Walking into their home for the first time, it was a sight that will stay with me forever, and I’d suggest that is a good thing. It serves as constant reminder of why I do what I do. The entire house was 7 metres by 6 metres. The timber boards that served as the walls had gaps that you could pass your hand through and the house‑as are all those in the slums‑are built on reclaimed land of the port authority of Bangkok. This is fine until it rains, which it does often, causing the water levels to rise and the homes to flood.
Make a change
When I led a team into the slums last year, we changed things for Mr and Mrs Bai. In a ridiculously short period of time we relocated the family into a temporary home, emptied the house of their possessions and demolish the home. All of this took a couple of hours and by lunch time the local builders that we’d contracted were sinking concrete posts into the ground to create the foundations for their new home. Forty-three days after meeting Mr Bai, he moved into a new home, which couldn’t have been more different than where he’d lived for the previous 30 years.
When I walk through the slums I’m reminded of the remarkable strength shown by those who live there and how bringing teams to help in the slum help to build team resilience. The stories I hear, the sights I see and the people I meet … they stay with me long after I leave the slums and long after I return to the comfort and affluence that many of us share living in Australia.
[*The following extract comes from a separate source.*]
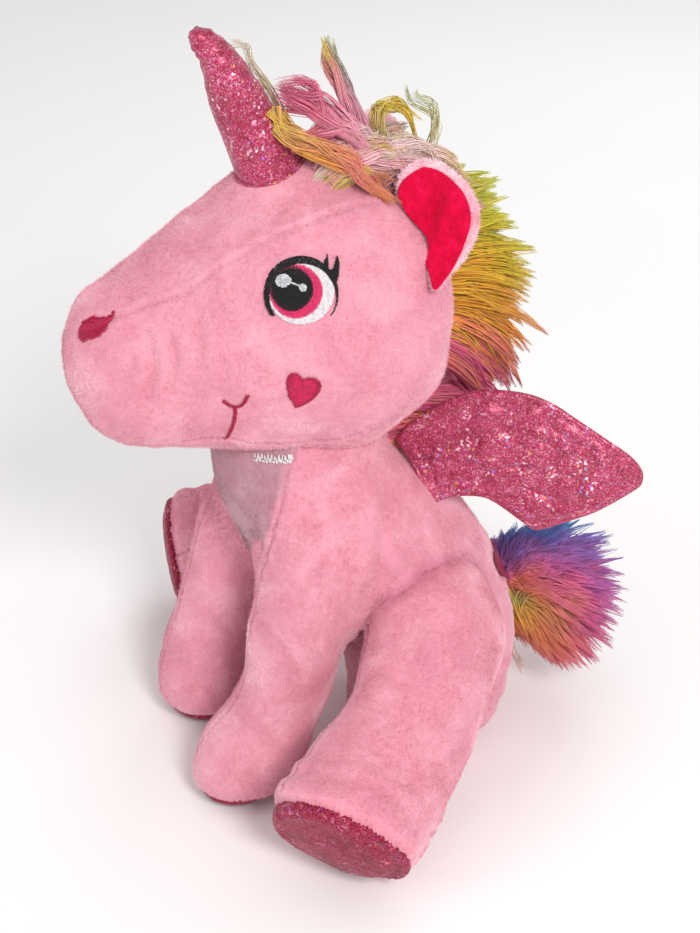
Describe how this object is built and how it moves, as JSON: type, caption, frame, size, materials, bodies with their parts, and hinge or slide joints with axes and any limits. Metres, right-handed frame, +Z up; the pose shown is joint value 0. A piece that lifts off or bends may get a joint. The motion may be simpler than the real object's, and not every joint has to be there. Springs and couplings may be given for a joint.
{
  "type": "plush unicorn",
  "caption": "Sitting plush unicorn with a sewn plush skin over polyester stuffing, a soft glitter horn, padded wings, long-pile mane and tail and embroidered eyes; its limbs flex.",
  "frame": {"origin": "centre of the flat round seat panel, on the surface that the toy sits on", "axes": "+Z up, -Y forwards along the muzzle, +X to the unicorn's own left"},
  "size_m": [0.2351, 0.2211, 0.2862],
  "materials": {
    "pink_plush": "short pile plush cloth, matt with a soft sheen",
    "polyester_fill": "loose white polyester fibre",
    "magenta_thread": "satin stitched embroidery thread",
    "white_thread": "satin stitched embroidery thread",
    "rainbow_long_pile": "long combed pile in gold, orange, lime and pink",
    "black_thread": "satin stitched embroidery thread",
    "pale_long_pile": "long pile in pale pink, cream and yellow",
    "glitter_cloth": "crimson cloth with holographic glitter",
    "hot_pink_fleece": "short brushed fleece",
    "tail_long_pile": "long pile from orange through purple to blue"
  },
  "bodies": {
    "torso": {"body_left_panel": "pink_plush", "body_right_panel": "pink_plush", "belly_panel": "pink_plush", "seat_panel": "pink_plush", "body_stuffing": "polyester_fill", "rump_hearts": "magenta_thread", "throat_stitch": "white_thread", "nape_pile": "rainbow_long_pile"},
    "neck": {"neck_stuffing": "polyester_fill"},
    "head": {"head_left_panel": "pink_plush", "head_right_panel": "pink_plush", "forehead_panel": "pink_plush", "chin_panel": "pink_plush", "head_stuffing": "polyester_fill", "eye_left_white": "white_thread", "eye_left_iris": "magenta_thread", "eye_left_pupil": "black_thread", "eye_left_glints": "white_thread", "eye_left_outline": "black_thread", "eye_right_white": "white_thread", "eye_right_iris": "magenta_thread", "eye_right_pupil": "black_thread", "eye_right_glints": "white_thread", "eye_right_outline": "black_thread", "nostrils": "magenta_thread", "mouth_stitch": "magenta_thread", "cheek_hearts": "magenta_thread", "mane_strip": "rainbow_long_pile", "mane_pile": "rainbow_long_pile", "forelock_pile": "pale_long_pile"},
    "horn": {"horn_cover": "glitter_cloth", "horn_stuffing": "polyester_fill"},
    "ear_left": {"ear_left_back": "pink_plush", "ear_left_lining": "hot_pink_fleece"},
    "ear_right": {"ear_right_back": "pink_plush", "ear_right_lining": "hot_pink_fleece"},
    "wing_left": {"wing_left_outer": "glitter_cloth", "wing_left_inner": "glitter_cloth", "wing_left_padding": "polyester_fill"},
    "wing_right": {"wing_right_outer": "glitter_cloth", "wing_right_inner": "glitter_cloth", "wing_right_padding": "polyester_fill"},
    "tail": {"tail_core": "polyester_fill", "tail_pile": "tail_long_pile"},
    "front_left_leg": {"front_left_leg_outer": "pink_plush", "front_left_leg_inner": "pink_plush", "front_left_sole": "glitter_cloth", "front_left_leg_stuffing": "polyester_fill"},
    "front_right_leg": {"front_right_leg_outer": "pink_plush", "front_right_leg_inner": "pink_plush", "front_right_sole": "glitter_cloth", "front_right_leg_stuffing": "polyester_fill"},
    "hind_left_leg": {"hind_left_leg_outer": "pink_plush", "hind_left_leg_inner": "pink_plush", "hind_left_sole": "glitter_cloth", "hind_left_leg_stuffing": "polyester_fill"},
    "hind_right_leg": {"hind_right_leg_outer": "pink_plush", "hind_right_leg_inner": "pink_plush", "hind_right_sole": "glitter_cloth", "hind_right_leg_stuffing": "polyester_fill"}
  },
  "joints": [
    {"name": "head_turn", "type": "hinge", "parent": "torso", "child": "neck", "pos_m": [0, -0.043, 0.148], "axis": [0, 0, 1], "range_deg": [-20, 20], "stiffness_Nm_per_rad": 0.6},
    {"name": "head_nod", "type": "hinge", "parent": "neck", "child": "head", "pos_m": [0, -0.043, 0.148], "axis": [1, 0, 0], "range_deg": [-5, 10], "stiffness_Nm_per_rad": 0.9},
    {"name": "horn_tilt", "type": "hinge", "parent": "head", "child": "horn", "pos_m": [0, -0.052, 0.235], "axis": [1, 0, 0], "range_deg": [-8, 8], "stiffness_Nm_per_rad": 0.05},
    {"name": "ear_left_fold", "type": "hinge", "parent": "head", "child": "ear_left", "pos_m": [0.0371, -0.006, 0.2043], "axis": [0.4695, 0.8829, 0], "range_deg": [-4, 35], "stiffness_Nm_per_rad": 0.02},
    {"name": "ear_right_fold", "type": "hinge", "parent": "head", "child": "ear_right", "pos_m": [-0.0371, -0.006, 0.2043], "axis": [0.4695, -0.8829, 0], "range_deg": [-4, 35], "stiffness_Nm_per_rad": 0.02},
    {"name": "wing_left_flap", "type": "hinge", "parent": "torso", "child": "wing_left", "pos_m": [0.0159, -0.0028, 0.1235], "axis": [0.32, 0.5121, -0.7971], "range_deg": [-8, 40], "stiffness_Nm_per_rad": 0.05},
    {"name": "wing_right_flap", "type": "hinge", "parent": "torso", "child": "wing_right", "pos_m": [-0.0159, -0.0028, 0.1235], "axis": [0.32, -0.5121, 0.7971], "range_deg": [-8, 40], "stiffness_Nm_per_rad": 0.05},
    {"name": "tail_lift", "type": "hinge", "parent": "torso", "child": "tail", "pos_m": [0, 0.038, 0.05], "axis": [1, 0, 0], "range_deg": [-10, 30], "stiffness_Nm_per_rad": 0.03},
    {"name": "front_left_leg_swing", "type": "hinge", "parent": "torso", "child": "front_left_leg", "pos_m": [0.028, -0.046, 0.11], "axis": [-1, 0, 0], "range_deg": [-2, 25], "stiffness_Nm_per_rad": 0.4},
    {"name": "front_right_leg_swing", "type": "hinge", "parent": "torso", "child": "front_right_leg", "pos_m": [-0.028, -0.046, 0.11], "axis": [-1, 0, 0], "range_deg": [-2, 25], "stiffness_Nm_per_rad": 0.4},
    {"name": "hind_left_leg_lift", "type": "hinge", "parent": "torso", "child": "hind_left_leg", "pos_m": [0.038, -0.005, 0.07], "axis": [-0.3351, -0.7501, 0.5701], "range_deg": [-2, 25], "stiffness_Nm_per_rad": 0.6},
    {"name": "hind_right_leg_lift", "type": "hinge", "parent": "torso", "child": "hind_right_leg", "pos_m": [-0.038, -0.005, 0.07], "axis": [-0.3351, 0.7501, -0.5701], "range_deg": [-2, 25], "stiffness_Nm_per_rad": 0.6}
  ]
}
The teams that I take into the slums to support families like Mr Bai are not builders and we’re not confused by our abilities and ambitions. We fund the building of the new home and employ local builders who know the land and benefit from the employment community. What we from our time in the slums are lessons in life around resilience, tolerance, compassion and humility. Lessons that confront you there and then and others that bubble to the surface long after you’ve left.